──────── Dataset excerpt ────────

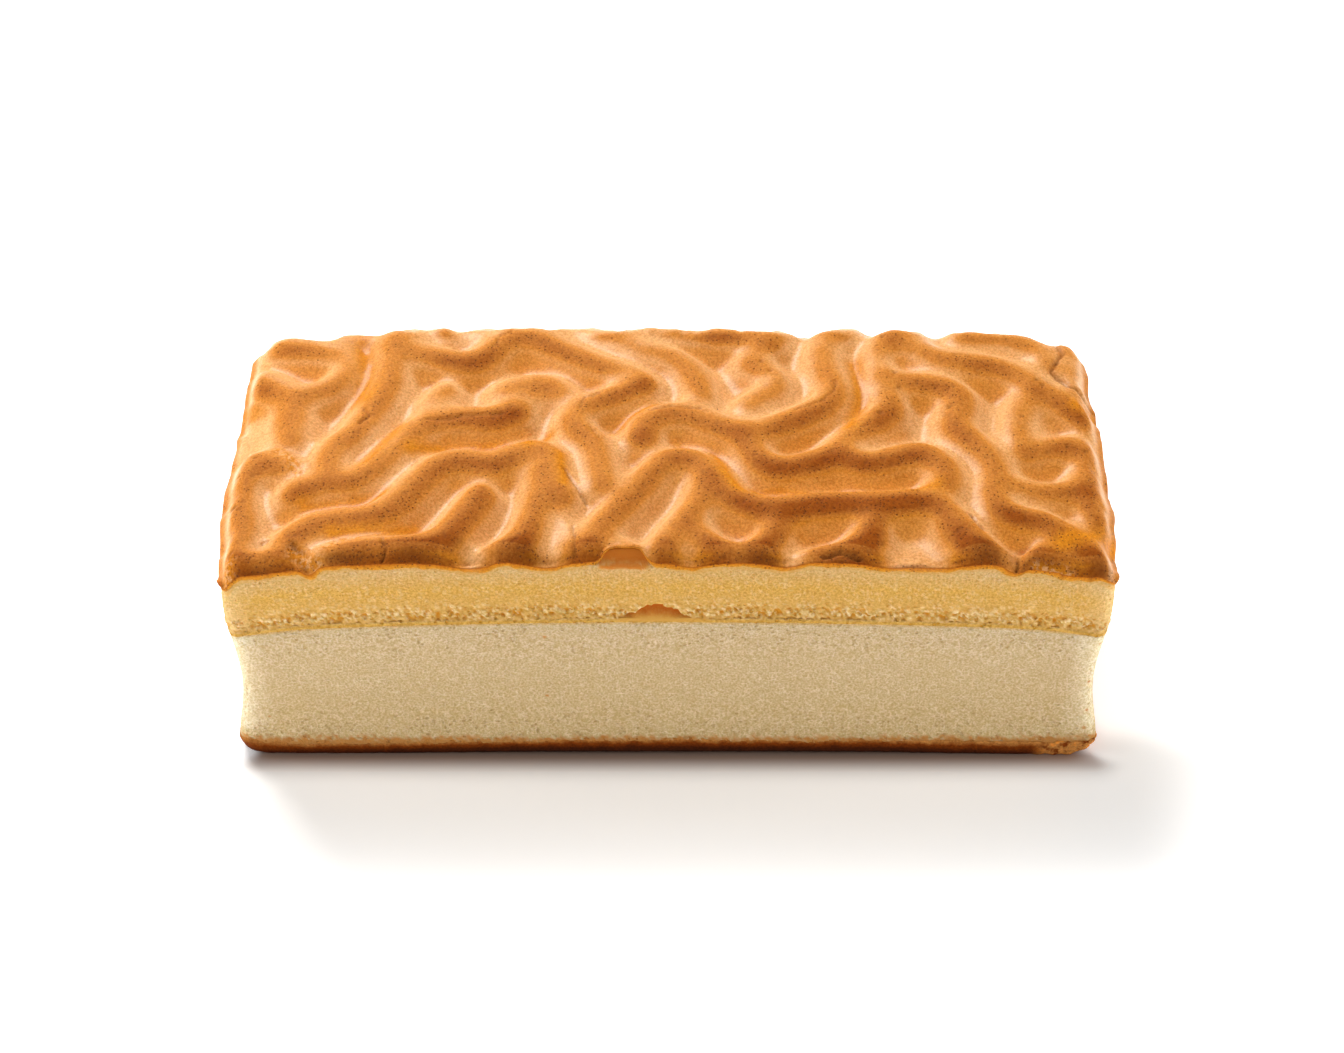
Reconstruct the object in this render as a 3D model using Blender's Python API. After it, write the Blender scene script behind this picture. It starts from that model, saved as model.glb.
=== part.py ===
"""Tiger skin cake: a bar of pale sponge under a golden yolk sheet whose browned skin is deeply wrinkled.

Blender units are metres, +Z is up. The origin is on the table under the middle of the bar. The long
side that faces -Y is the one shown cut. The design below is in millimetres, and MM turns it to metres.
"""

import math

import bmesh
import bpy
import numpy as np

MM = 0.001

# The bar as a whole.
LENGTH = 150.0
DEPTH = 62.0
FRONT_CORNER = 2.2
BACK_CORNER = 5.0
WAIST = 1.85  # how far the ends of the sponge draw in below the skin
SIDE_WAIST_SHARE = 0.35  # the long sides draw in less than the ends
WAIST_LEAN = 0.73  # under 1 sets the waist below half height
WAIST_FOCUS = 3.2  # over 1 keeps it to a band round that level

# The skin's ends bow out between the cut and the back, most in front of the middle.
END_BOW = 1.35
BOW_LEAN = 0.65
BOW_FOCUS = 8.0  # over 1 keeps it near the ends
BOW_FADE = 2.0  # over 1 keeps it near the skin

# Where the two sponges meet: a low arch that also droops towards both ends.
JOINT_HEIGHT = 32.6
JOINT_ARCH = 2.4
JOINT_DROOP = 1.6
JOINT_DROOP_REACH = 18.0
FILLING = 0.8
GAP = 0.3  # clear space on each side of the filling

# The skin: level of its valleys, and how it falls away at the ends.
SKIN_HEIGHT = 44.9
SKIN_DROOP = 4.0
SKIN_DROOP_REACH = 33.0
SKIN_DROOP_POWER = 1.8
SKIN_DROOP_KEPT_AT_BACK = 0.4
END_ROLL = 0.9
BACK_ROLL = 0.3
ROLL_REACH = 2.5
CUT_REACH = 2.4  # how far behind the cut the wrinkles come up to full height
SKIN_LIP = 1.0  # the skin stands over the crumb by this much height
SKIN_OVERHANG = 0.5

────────

Problem description
Give back the whole listing, word for word.

Exercise solution
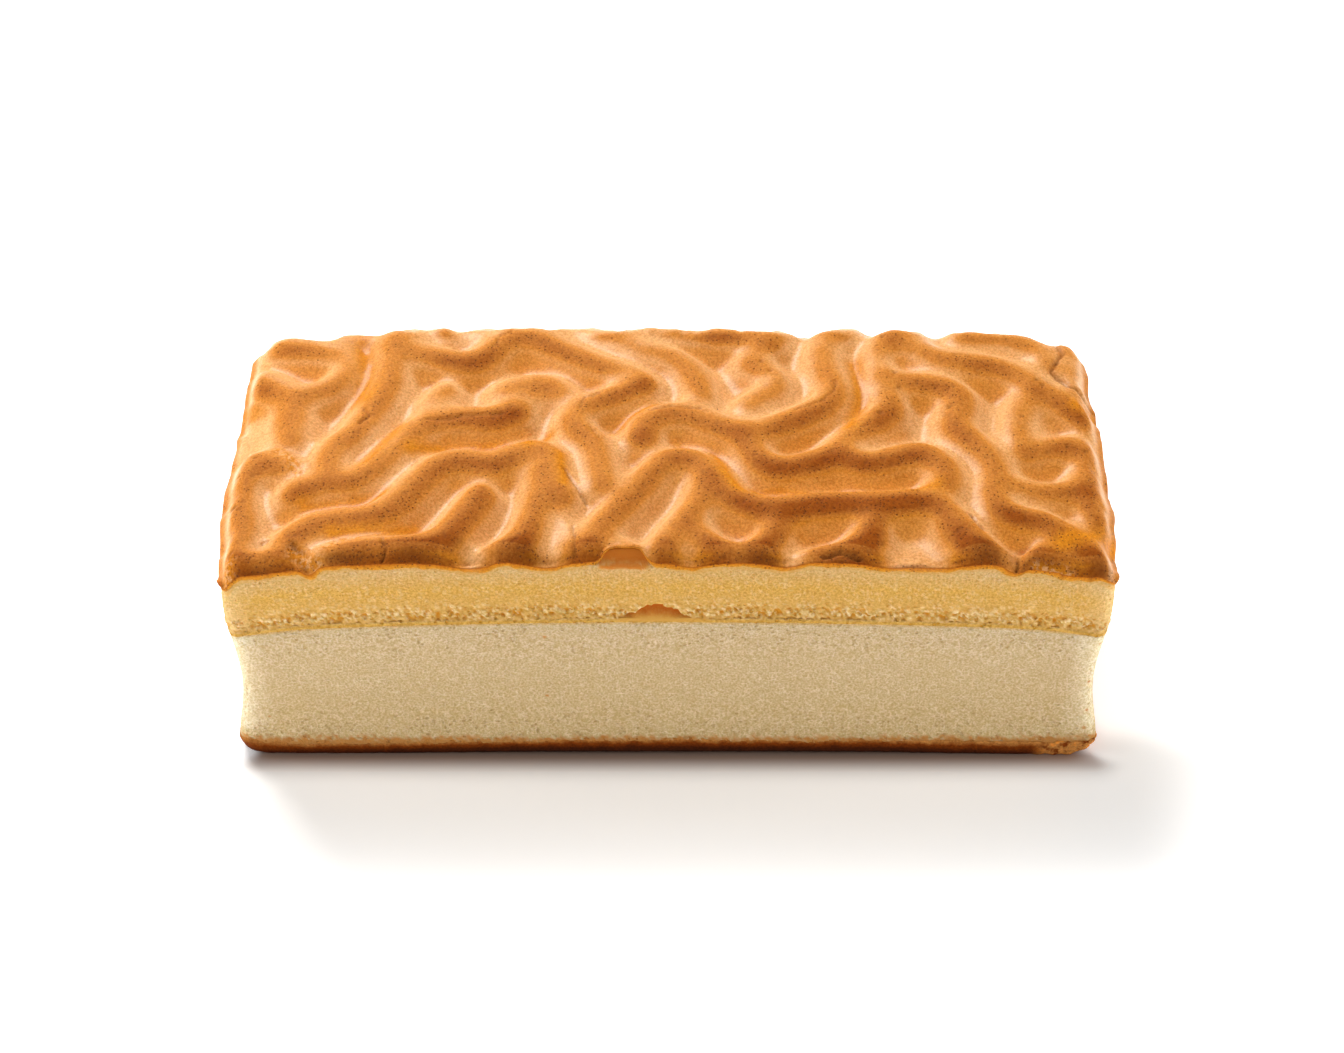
Reconstruct the object in this render as a 3D model using Blender's Python API. After it, write the Blender scene script behind this picture. It starts from that model, saved as model.glb.
=== part.py ===
"""Tiger skin cake: a bar of pale sponge under a golden yolk sheet whose browned skin is deeply wrinkled.

Blender units are metres, +Z is up. The origin is on the table under the middle of the bar. The long
side that faces -Y is the one shown cut. The design below is in millimetres, and MM turns it to metres.
"""

import math

import bmesh
import bpy
import numpy as np

MM = 0.001

# The bar as a whole.
LENGTH = 150.0
DEPTH = 62.0
FRONT_CORNER = 2.2
BACK_CORNER = 5.0
WAIST = 1.85  # how far the ends of the sponge draw in below the skin
SIDE_WAIST_SHARE = 0.35  # the long sides draw in less than the ends
WAIST_LEAN = 0.73  # under 1 sets the waist below half height
WAIST_FOCUS = 3.2  # over 1 keeps it to a band round that level

# The skin's ends bow out between the cut and the back, most in front of the middle.
END_BOW = 1.35
BOW_LEAN = 0.65
BOW_FOCUS = 8.0  # over 1 keeps it near the ends
BOW_FADE = 2.0  # over 1 keeps it near the skin

# Where the two sponges meet: a low arch that also droops towards both ends.
JOINT_HEIGHT = 32.6
JOINT_ARCH = 2.4
JOINT_DROOP = 1.6
JOINT_DROOP_REACH = 18.0
FILLING = 0.8
GAP = 0.3  # clear space on each side of the filling

# The skin: level of its valleys, and how it falls away at the ends.
SKIN_HEIGHT = 44.9
SKIN_DROOP = 4.0
SKIN_DROOP_REACH = 33.0
SKIN_DROOP_POWER = 1.8
SKIN_DROOP_KEPT_AT_BACK = 0.4
END_ROLL = 0.9
BACK_ROLL = 0.3
ROLL_REACH = 2.5
CUT_REACH = 2.4  # how far behind the cut the wrinkles come up to full height
SKIN_LIP = 1.0  # the skin stands over the crumb by this much height
SKIN_OVERHANG = 0.5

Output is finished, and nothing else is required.